Летом выезжали на дачу, в Царицыно. Это Элли любила с детских лет и еще больше, когда подросла, когда близилось шестнадцать-семнадцать и она вытянулась в легкую, стройную девушку. Мелкие кудерьки светлых волос, очень мелких, всегда в беспорядке, нежный румянец, дух ветра и света носил ее невозбранно по рощам Царицына, над прославленными прудами, беседками, руинами Екатерининского дворца, недостроенного и брошенного. Геннадий Андреич снимал из году в год огромную дачу в Кавалерственном замке. Окна выходили на озеро, было просторно, светло, свободно. Геннадий Андреич не каждый день приезжал из Москвы – Исторический музей для него важнее Царицына («дачи все эти для дам-с, – говорил, – дамы, барышни там вот и пусть любуются природой и катаются на лодках!».)

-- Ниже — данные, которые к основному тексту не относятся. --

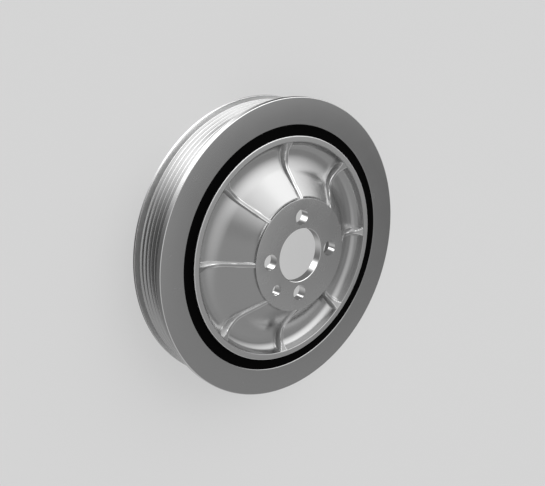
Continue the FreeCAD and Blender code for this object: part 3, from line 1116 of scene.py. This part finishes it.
def make_softbox(direction):
    """A round softbox on the dome's bright side, turned to face the part."""
    lamp = bpy.data.lights.new("softbox", "AREA")
    lamp.shape = "DISK"
    lamp.size = SOFTBOX_WIDTH
    lamp.energy = SOFTBOX_POWER
    holder = bpy.data.objects.new("softbox", lamp)
    holder.location = direction * SOFTBOX_DISTANCE
    holder.rotation_euler = direction.to_track_quat("Z", "Y").to_euler()
    bpy.context.scene.collection.objects.link(holder)


def make_camera():
    """The camera at the photograph's place and turn."""
    camera = bpy.data.cameras.new("camera")
    camera.lens = CAMERA_LENS
    camera.sensor_width = SENSOR_WIDTH
    camera.clip_start = NEAR_CLIP
    holder = bpy.data.objects.new("camera", camera)
    back = CAMERA_RIGHT.cross(CAMERA_UP)
    turn = Matrix((CAMERA_RIGHT, CAMERA_UP, back)).transposed()
    holder.matrix_world = Matrix.Translation(CAMERA_PLACE) @ turn.to_4x4()
    bpy.context.scene.collection.objects.link(holder)
    bpy.context.scene.camera = holder


class BALANCER_OT_stage(bpy.types.Operator):
    """Makes the floor, the lamp, the world and the camera"""

    bl_idname = "balancer.stage"
    bl_label = "Stage"

    def execute(self, context):
        tint = context.scene.balancer_finishes.floor
        make_floor(tint)
        make_world(tint)
        make_softbox(towards(LIGHT_AZIMUTH, LIGHT_HEIGHT))
        make_camera()
        return {"FINISHED"}


# Add-on


class BALANCER_PT_panel(bpy.types.Panel):
    """Lists the pieces in the sidebar"""

    bl_idname = "BALANCER_PT_panel"
    bl_label = "Harmonic balancer"
    bl_space_type = "VIEW_3D"
    bl_region_type = "UI"
    bl_category = "Balancer"

    def draw(self, context):
        for operator in OPERATORS:
            self.layout.operator(operator.bl_idname)
        for name in GROUPS:
            group = getattr(context.scene, name)
            box = self.layout.box()
            for key in group.__annotations__:
                box.prop(group, key)


OPERATORS = (
    BALANCER_OT_inertia_ring,
    BALANCER_OT_rubber_ring,
    BALANCER_OT_hub,
    BALANCER_OT_stage,
)
GROUPS = {
    "balancer_ring": RingSizes,
    "balancer_hub": HubSizes,
    "balancer_ribs": RibSizes,
    "balancer_finishes": Finishes,
}


def register():
    """Registers the property groups, operators and panel."""
    for group in GROUPS.values():
        bpy.utils.register_class(group)
    for operator in (*OPERATORS, BALANCER_PT_panel):
        bpy.utils.register_class(operator)
    for name, group in GROUPS.items():
        setattr(bpy.types.Scene, name, PointerProperty(type=group))


def unregister():
    """Takes everything away again."""
    for name in GROUPS:
        delattr(bpy.types.Scene, name)
    for operator in (*OPERATORS, BALANCER_PT_panel):
        bpy.utils.unregister_class(operator)
    for group in GROUPS.values():
        bpy.utils.unregister_class(group)


def main():
    """Makes every piece and the stage."""
    register()
    bpy.ops.balancer.inertia_ring()
    bpy.ops.balancer.rubber_ring()
    bpy.ops.balancer.hub()
    bpy.ops.balancer.stage()
    bpy.context.scene.view_settings.view_transform = "Standard"
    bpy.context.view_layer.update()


if __name__ == "__main__":
    main()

Без него было свободнее. Больше мир матери, блаженно сиявшей эмалевыми глазами, полневшей, немало вкушавшей разных тортов, печений, конфет, варений.
Дядя Карлуша невозбранно вращался здесь, приезжала и тетя Лота, благодушная, как сестра, но еще могущественней: пройти в вагонную дверь ей было уж трудно.
Являлись разные юноши, дальние мамины родственники, больше с фамилиями немецкими. Вокруг жили тоже дачники. Немало московских немцев, любивших пить пиво в саду Дипмана, шумевших вечерами там – иногда и танцевавших. Но была и молодежь, студенты, барышни из Москвы. Анна держалась серьезней, она и вообще была строже. А Лина – веселая, белокурая, со склонностью к полноте, и Элли – шалили как хотели. Устраивали, например, состязание: кто больше съест конфет? Забирались в беседку, усаживались с удобствами, ноги в ноги, распускали корсеты и ели, ели… – Эйнемы и Флеи, и Абрикосовы беспрекословно работали на колесниковских девиц.